◆ MATERIAL PROVIDED
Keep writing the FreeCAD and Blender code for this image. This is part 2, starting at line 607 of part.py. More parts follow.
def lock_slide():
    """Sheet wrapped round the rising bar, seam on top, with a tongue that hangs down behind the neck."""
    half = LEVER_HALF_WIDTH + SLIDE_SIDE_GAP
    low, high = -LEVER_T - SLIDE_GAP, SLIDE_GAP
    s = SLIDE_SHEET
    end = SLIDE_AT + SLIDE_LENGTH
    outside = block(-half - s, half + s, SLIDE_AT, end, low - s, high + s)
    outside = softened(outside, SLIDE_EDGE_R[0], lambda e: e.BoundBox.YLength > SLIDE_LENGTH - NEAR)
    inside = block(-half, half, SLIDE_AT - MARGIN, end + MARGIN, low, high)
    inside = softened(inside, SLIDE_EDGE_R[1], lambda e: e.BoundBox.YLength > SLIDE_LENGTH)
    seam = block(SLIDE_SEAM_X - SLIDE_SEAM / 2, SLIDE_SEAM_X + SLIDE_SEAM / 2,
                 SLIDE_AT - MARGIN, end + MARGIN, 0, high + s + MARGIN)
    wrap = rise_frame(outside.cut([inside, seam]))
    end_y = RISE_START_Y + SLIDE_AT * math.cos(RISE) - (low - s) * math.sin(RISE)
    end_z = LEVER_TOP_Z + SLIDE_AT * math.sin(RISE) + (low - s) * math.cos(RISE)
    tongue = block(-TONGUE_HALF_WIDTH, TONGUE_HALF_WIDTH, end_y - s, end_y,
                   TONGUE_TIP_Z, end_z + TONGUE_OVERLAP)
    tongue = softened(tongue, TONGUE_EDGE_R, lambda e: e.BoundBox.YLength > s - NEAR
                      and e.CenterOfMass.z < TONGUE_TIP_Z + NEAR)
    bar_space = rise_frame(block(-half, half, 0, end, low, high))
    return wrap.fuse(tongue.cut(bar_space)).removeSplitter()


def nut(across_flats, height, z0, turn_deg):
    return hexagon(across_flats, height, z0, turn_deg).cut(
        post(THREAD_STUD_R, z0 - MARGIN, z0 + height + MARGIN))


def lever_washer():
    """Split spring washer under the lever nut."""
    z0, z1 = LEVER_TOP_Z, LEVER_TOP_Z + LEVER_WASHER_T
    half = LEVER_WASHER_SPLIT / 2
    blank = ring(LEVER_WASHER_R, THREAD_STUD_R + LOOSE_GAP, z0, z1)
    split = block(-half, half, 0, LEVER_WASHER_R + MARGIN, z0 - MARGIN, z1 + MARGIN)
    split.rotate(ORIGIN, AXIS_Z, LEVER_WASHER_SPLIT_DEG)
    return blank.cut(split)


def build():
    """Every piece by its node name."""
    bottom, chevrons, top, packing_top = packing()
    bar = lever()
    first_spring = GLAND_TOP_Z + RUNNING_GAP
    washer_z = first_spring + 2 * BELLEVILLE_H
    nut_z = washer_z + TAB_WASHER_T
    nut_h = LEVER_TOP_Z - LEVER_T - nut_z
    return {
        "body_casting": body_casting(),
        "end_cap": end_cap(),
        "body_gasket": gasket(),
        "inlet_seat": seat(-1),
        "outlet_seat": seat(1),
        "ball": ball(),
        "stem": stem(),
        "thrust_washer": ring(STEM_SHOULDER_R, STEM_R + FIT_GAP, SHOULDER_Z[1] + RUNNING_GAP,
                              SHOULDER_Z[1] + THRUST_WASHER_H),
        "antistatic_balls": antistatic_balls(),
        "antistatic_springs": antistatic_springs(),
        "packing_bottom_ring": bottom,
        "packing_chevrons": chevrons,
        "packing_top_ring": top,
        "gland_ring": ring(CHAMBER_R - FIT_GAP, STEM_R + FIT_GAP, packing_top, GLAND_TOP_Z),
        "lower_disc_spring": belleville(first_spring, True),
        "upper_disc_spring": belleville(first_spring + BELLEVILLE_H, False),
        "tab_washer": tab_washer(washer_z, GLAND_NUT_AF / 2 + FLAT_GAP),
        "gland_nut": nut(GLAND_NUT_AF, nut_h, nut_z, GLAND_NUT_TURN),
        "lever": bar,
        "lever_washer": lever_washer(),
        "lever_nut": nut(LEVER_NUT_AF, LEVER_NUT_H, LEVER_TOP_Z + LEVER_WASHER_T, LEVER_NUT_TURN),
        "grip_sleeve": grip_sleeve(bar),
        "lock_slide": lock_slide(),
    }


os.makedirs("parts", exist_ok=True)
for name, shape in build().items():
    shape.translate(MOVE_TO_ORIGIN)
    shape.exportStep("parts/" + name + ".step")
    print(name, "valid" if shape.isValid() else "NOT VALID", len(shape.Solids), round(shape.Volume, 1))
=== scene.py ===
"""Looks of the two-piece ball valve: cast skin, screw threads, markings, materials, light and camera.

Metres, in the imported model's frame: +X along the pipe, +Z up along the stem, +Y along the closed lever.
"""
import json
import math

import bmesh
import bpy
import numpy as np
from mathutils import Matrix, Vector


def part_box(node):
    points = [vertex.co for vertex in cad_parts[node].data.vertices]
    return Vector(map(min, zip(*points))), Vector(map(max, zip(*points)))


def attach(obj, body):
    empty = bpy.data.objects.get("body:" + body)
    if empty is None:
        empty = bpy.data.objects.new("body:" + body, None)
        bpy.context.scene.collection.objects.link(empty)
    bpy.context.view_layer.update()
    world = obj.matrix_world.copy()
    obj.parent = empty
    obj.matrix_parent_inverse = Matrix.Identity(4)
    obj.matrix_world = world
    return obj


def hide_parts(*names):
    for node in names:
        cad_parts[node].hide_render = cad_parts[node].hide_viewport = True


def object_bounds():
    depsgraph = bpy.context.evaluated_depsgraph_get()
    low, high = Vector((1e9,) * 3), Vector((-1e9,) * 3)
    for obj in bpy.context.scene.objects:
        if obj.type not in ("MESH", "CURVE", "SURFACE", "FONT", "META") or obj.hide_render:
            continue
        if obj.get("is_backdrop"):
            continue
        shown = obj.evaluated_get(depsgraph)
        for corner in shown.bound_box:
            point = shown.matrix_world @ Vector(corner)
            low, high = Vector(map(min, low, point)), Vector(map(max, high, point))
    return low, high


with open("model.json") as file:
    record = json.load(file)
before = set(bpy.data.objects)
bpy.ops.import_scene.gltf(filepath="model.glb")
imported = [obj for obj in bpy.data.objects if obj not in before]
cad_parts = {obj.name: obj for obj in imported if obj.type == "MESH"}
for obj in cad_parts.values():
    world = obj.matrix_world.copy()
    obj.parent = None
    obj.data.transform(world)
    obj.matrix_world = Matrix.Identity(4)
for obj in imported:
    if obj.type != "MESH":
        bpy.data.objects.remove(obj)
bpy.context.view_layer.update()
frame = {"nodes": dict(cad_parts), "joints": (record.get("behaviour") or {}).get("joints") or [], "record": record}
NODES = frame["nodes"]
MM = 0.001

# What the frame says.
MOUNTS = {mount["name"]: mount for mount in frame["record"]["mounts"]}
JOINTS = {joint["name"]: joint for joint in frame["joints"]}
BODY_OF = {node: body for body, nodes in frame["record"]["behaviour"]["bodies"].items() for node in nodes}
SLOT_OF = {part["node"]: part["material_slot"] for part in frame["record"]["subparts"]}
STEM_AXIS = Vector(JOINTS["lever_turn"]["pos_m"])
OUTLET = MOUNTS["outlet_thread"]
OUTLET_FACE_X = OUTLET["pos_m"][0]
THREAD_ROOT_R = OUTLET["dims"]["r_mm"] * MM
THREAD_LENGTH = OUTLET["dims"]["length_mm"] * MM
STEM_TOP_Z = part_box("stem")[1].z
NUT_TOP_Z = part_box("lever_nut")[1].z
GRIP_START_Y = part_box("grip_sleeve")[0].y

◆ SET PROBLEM
Exactly and only the lines from the line with "points = [vertex.co" to the line with "obj.matrix_world = Matrix.Identity(4)", both included, are to be printed.

◆ RESPONSE
    points = [vertex.co for vertex in cad_parts[node].data.vertices]
    return Vector(map(min, zip(*points))), Vector(map(max, zip(*points)))


def attach(obj, body):
    empty = bpy.data.objects.get("body:" + body)
    if empty is None:
        empty = bpy.data.objects.new("body:" + body, None)
        bpy.context.scene.collection.objects.link(empty)
    bpy.context.view_layer.update()
    world = obj.matrix_world.copy()
    obj.parent = empty
    obj.matrix_parent_inverse = Matrix.Identity(4)
    obj.matrix_world = world
    return obj


def hide_parts(*names):
    for node in names:
        cad_parts[node].hide_render = cad_parts[node].hide_viewport = True


def object_bounds():
    depsgraph = bpy.context.evaluated_depsgraph_get()
    low, high = Vector((1e9,) * 3), Vector((-1e9,) * 3)
    for obj in bpy.context.scene.objects:
        if obj.type not in ("MESH", "CURVE", "SURFACE", "FONT", "META") or obj.hide_render:
            continue
        if obj.get("is_backdrop"):
            continue
        shown = obj.evaluated_get(depsgraph)
        for corner in shown.bound_box:
            point = shown.matrix_world @ Vector(corner)
            low, high = Vector(map(min, low, point)), Vector(map(max, high, point))
    return low, high


with open("model.json") as file:
    record = json.load(file)
before = set(bpy.data.objects)
bpy.ops.import_scene.gltf(filepath="model.glb")
imported = [obj for obj in bpy.data.objects if obj not in before]
cad_parts = {obj.name: obj for obj in imported if obj.type == "MESH"}
for obj in cad_parts.values():
    world = obj.matrix_world.copy()
    obj.parent = None
    obj.data.transform(world)
    obj.matrix_world = Matrix.Identity(4)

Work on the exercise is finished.